You rather like your style of body. You like being able to handle a wide range of temperatures. But maybe that’s because you haven’t had to deal with the serious consequences of a systemwide shutdown. You still have, to some degree, a young, hot-blooded and unscarred system.

Others with a few more years in the backcountry have had more than a few outages to the outer fringes of their transmission system. Those breakers now have a very narrow frequency and voltage band and will trip very quickly. You know that you have multiple socks and ski booties in your future.

Really, your body performs an energy balance equation on many temporal scales. On the shorter time scale, it is calculating how much heat it is able to put out and whether it should drop service to some of the appendages. On a longer time scale, it is trying to conserve fuel. We evolved over the years with limited food supplies. As a result, your body will try to conserve energy as much as possible. Sometimes at the expense of your toes. You want to scream at your body, “I have lots of calories! Burn faster, keep me warm!” But then, six days into a four-day trip, you wish your body would burn a lot fewer calories.

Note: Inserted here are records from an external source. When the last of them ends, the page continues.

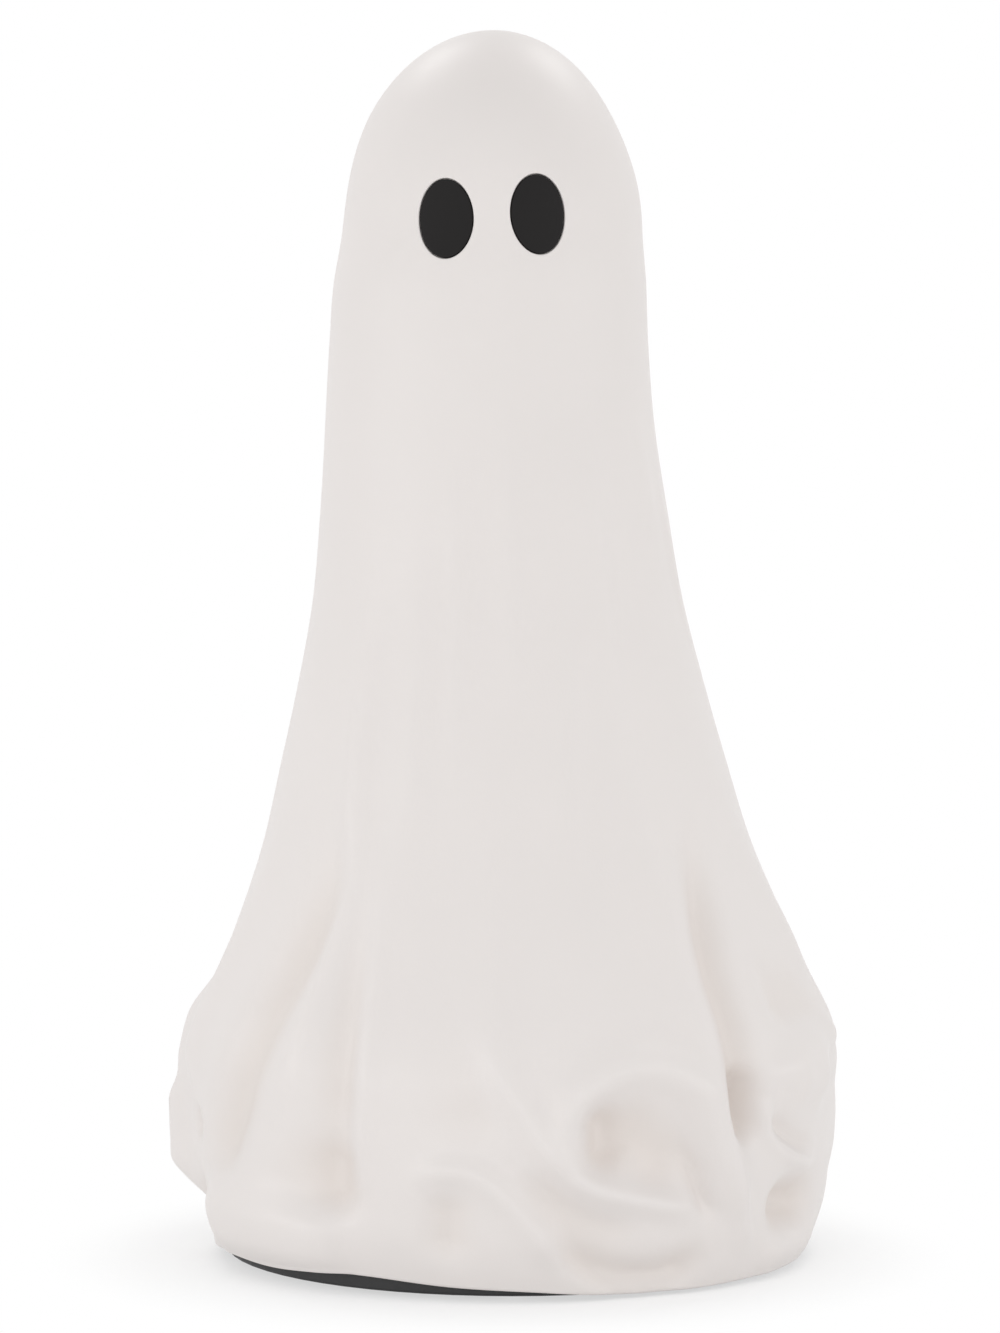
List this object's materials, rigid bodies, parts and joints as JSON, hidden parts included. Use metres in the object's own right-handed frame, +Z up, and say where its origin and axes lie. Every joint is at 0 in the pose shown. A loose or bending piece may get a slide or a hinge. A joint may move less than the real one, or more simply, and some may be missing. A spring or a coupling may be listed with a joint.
{
  "type": "ghost figure",
  "caption": "Battery-lit table ghost: hollow moulded white draped body, black oval eyes, black base with battery box, switch and lamp.",
  "frame": {"origin": "on the table, under the middle of the figure's box", "axes": "+Z up, the ghost faces -Y, +X to the right of someone who faces it"},
  "size_m": [0.2305, 0.2306, 0.42],
  "materials": {
    "body_white": "satin, slightly translucent",
    "eye_black": "satin black",
    "base_black": "satin black, fine moulded grain",
    "foot_rubber": "matte",
    "steel": "plated",
    "cell_jacket": "satin sleeve",
    "lamp_plastic": "satin",
    "cap_frosted": "frosted",
    "board_green": "solder mask",
    "board_brown": "bare laminate",
    "led_resin": "clear resin",
    "resistor_body": "lacquer",
    "wire_red": "insulation",
    "wire_black": "insulation"
  },
  "bodies": {
    "root": {"ghost_body": "body_white", "right_eye": "eye_black", "left_eye": "eye_black", "base": "base_black", "switch_can": "steel", "switch_board": "board_brown", "lamp_post": "lamp_plastic", "lamp_cap": "cap_frosted", "lamp_board": "board_green", "led_resistor": "resistor_body", "battery_wire_red": "wire_red", "switch_wire_red": "wire_red", "battery_wire_black": "wire_black", "base_screw_1": "steel", "base_screw_2": "steel", "base_screw_3": "steel", "base_screw_4": "steel", "foot_1": "foot_rubber", "foot_2": "foot_rubber", "foot_3": "foot_rubber", "foot_4": "foot_rubber", "battery_cell_1": "cell_jacket", "battery_cell_2": "cell_jacket", "battery_cell_3": "cell_jacket", "contact_plate_1": "steel", "contact_plate_2": "steel", "contact_plate_3": "steel", "contact_plate_4": "steel", "battery_spring_1": "steel", "battery_spring_2": "steel", "battery_spring_3": "steel", "switch_screw_1": "steel", "switch_screw_2": "steel", "post_screw_1": "steel", "post_screw_2": "steel", "board_screw_1": "steel", "board_screw_2": "steel", "led_1": "led_resin", "led_2": "led_resin", "led_3": "led_resin"},
    "battery_door": {"battery_door": "base_black", "battery_door_screw": "steel"},
    "switch_knob": {"switch_knob": "base_black"}
  },
  "joints": [
    {"name": "battery_door_hinge", "type": "hinge", "parent": "root", "child": "battery_door", "pos_m": [0.004, -0.0244, 0.0015], "axis": [-1, 0, 0], "range_deg": [0, 75]},
    {"name": "switch_slide", "type": "slide", "parent": "root", "child": "switch_knob", "axis": [0, 1, 0], "range_m": [-0.0025, 0.0025]}
  ]
}
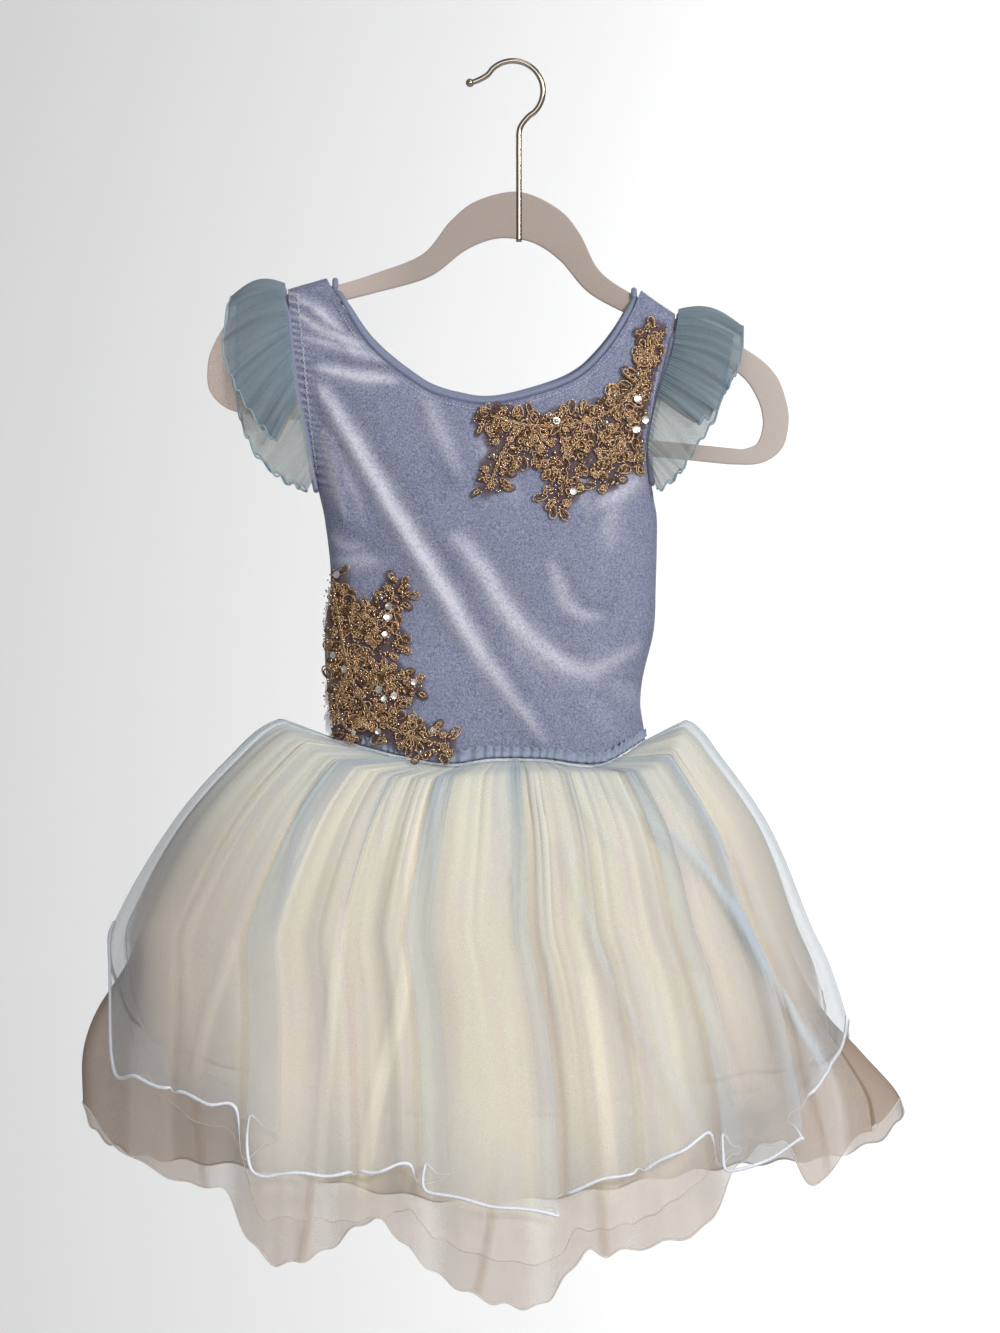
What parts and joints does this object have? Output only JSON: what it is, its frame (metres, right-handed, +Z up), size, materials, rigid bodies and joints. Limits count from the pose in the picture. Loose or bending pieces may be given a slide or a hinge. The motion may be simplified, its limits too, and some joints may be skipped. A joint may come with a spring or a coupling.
{
  "type": "tutu dance costume on a hanger",
  "caption": "Child's dance costume on a flocked hanger: stretch-velvet bodice with flutter sleeves and corded lace, over a layered tulle tutu skirt.",
  "frame": {"origin": "inside the top of the hook's arc, where the hanger rests on a rail or peg", "axes": "+Z up, +X towards the viewer's right, the front of the costume faces -Y"},
  "size_m": [0.5044, 0.1816, 0.7597],
  "materials": {
    "hanger_flock": "fine flock over a moulded core",
    "hook_metal": "polished wire",
    "velvet": "stretch velvet with a satin-like sheen",
    "nude_mesh": "fine stretch mesh",
    "binding": "folded velvet binding",
    "sleeve_tulle": "soft sheer tulle",
    "sleeve_tulle_pale": "soft sheer tulle",
    "frill": "ruffled elastic edge",
    "tulle_blue": "sheer tulle with a rolled satin hem",
    "tulle_ivory": "soft tulle",
    "tulle_nude": "sheer tulle with a rolled hem",
    "lace_cord": "corded lace with sequins"
  },
  "bodies": {
    "root": {"hanger_body": "hanger_flock", "hanger_hook": "hook_metal", "bodice_front": "velvet", "bodice_back": "velvet", "side_mesh": "nude_mesh", "neck_binding": "binding", "armhole_binding_left": "binding", "armhole_binding_right": "binding", "sleeve_left_upper": "sleeve_tulle", "sleeve_left_lower": "sleeve_tulle_pale", "sleeve_right_upper": "sleeve_tulle", "sleeve_right_lower": "sleeve_tulle_pale", "waist_frill": "frill", "skirt_blue": "tulle_blue", "skirt_ivory": "tulle_ivory", "skirt_nude": "tulle_nude", "lace_shoulder": "lace_cord", "lace_waist": "lace_cord"}
  },
  "joints": []
}
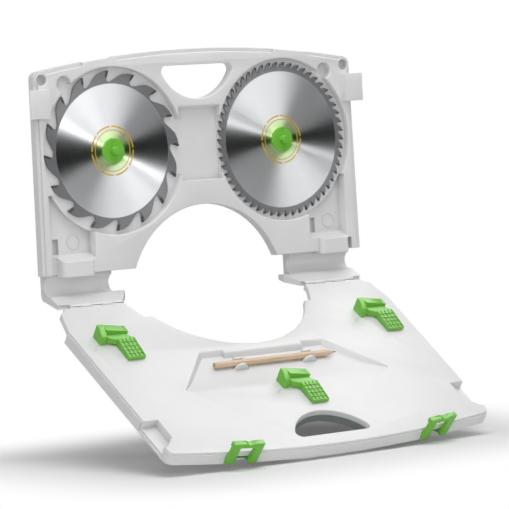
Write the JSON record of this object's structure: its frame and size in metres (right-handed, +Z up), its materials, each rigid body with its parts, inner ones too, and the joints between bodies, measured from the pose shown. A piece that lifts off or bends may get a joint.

In many ways, your body is more wise than you are. Bodies haven’t survived long enough to produce you by being otherwise. It balances resilience, robustness, efficiency and performance. As an electrical engineer, you tend to focus on efficiency, followed by performance, then robustness and lastly resilience. Resilience is so hard even to quantify. As an athlete, you would probably put performance at the top.

But nature isn’t an engineer or an athlete. It is operating on a much different time scale and optimizing a much larger set of equations. Maybe you could learn something from nature.

You look up from your skis. The sun has come up and you’re warm. Man, you love being a nerd. It really helps pass the time. On the other hand, you haven’t even noticed that mountain you just skied by. Maybe you should start paying attention again.